Fin dall'inizio, nella mia vita, qualcosa era andato in disordine, e cioè da quando erano iniziate le mie fughe.
La cosa che avrei desiderato di più era portare Clarissa nell'Hunsruck... portarceli tutti, tutti gli amici, tutte le mie donne. Che spettacolo sarebbe stato! Quell'odio e quell'invidia, quell'indignazione, quella meschina incomprensione... e quell'angusto terreno fetente che chiamiamo nostro natale.

Caro console Handschuh,
nel mio viaggio sono arrivato là dove ero partito oltre dieci anni fa: nel paese di mia madre.
So che qui non ho nulla da imparare, e non potrò neppure riprendere gli sviluppi iniziati a Monaco.
Ricomincio da zero.
Ciononostante, vorrei accommiatarmi per sempre da lei. La sua fiducia mi ha sconvolto, ma i miei sogni sono diversi.
Quindi, voglio scoprirlo. Vorrei imparare ad aspettare.
Suo Hermann W. Simon

(Die zweite Heimat, episodio n. 13 [Kunst oder Leben])

Friday, December 01, 2006

Il più grande bassista del mondo


Avrebbe oggi 55 anni esatti. Ci lasciò invece nel 1987, in seguito a un brutale pestaggio da parte di un buttafuori di un locale, che lo sfigurò e lo ridusse in fin di vita. Jaco Pastorius era forse veramente, come lui (senza falsa modestia, evidentemente!) "il più grande bassista del mondo". Tecnica, groove, musicalità, ottime doti da compositore... Basta prendere il classico Word of mouth, suo secondo album solista, e il tutto risulterà chiaro... Ma anche ascoltare i sempreverdi album dei Weather Report su cui ha suonato (Heavy Weather su tutti, con la gemma Teen town) può dare un'idea di chi si sta parlando.
Sarebbero dunque 55 anni oggi per un'artista tanto stellare quanto tormentato, con i suoi disturbi psichici e la dipendenza da alcool e droghe.
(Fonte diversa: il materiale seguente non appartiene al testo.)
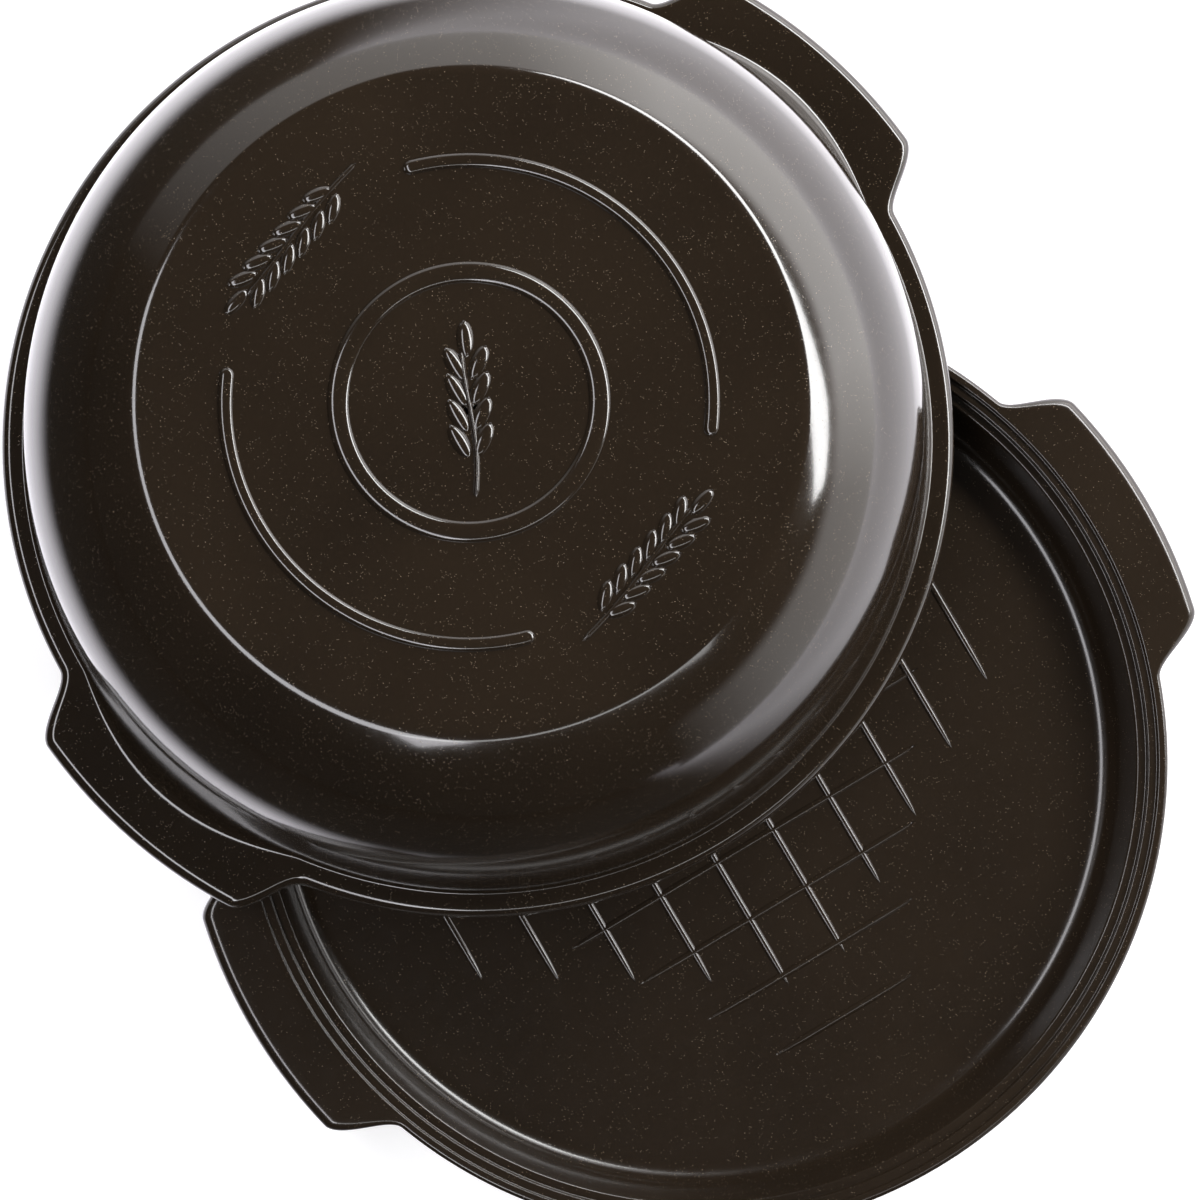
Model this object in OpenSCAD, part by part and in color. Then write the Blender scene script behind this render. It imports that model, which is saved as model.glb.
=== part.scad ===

Di sicuro sarà sempre ricordato per la sua musica e per il suo inimitabile modo di conoscere e far letteralmente cantare il proprio strumento.
Valga per tutti un solo tratto da un suo video didattico (dove però stava già messo parecchio male... : ), in cui si capisce ottimamente come sapesse tenere in piedi il ritmo sottintendendo l'armonia e mantenendo comunque sempre interessante la linea di basso. Il tutto con un "tiro" e una precisione... beh, non c'è che dire.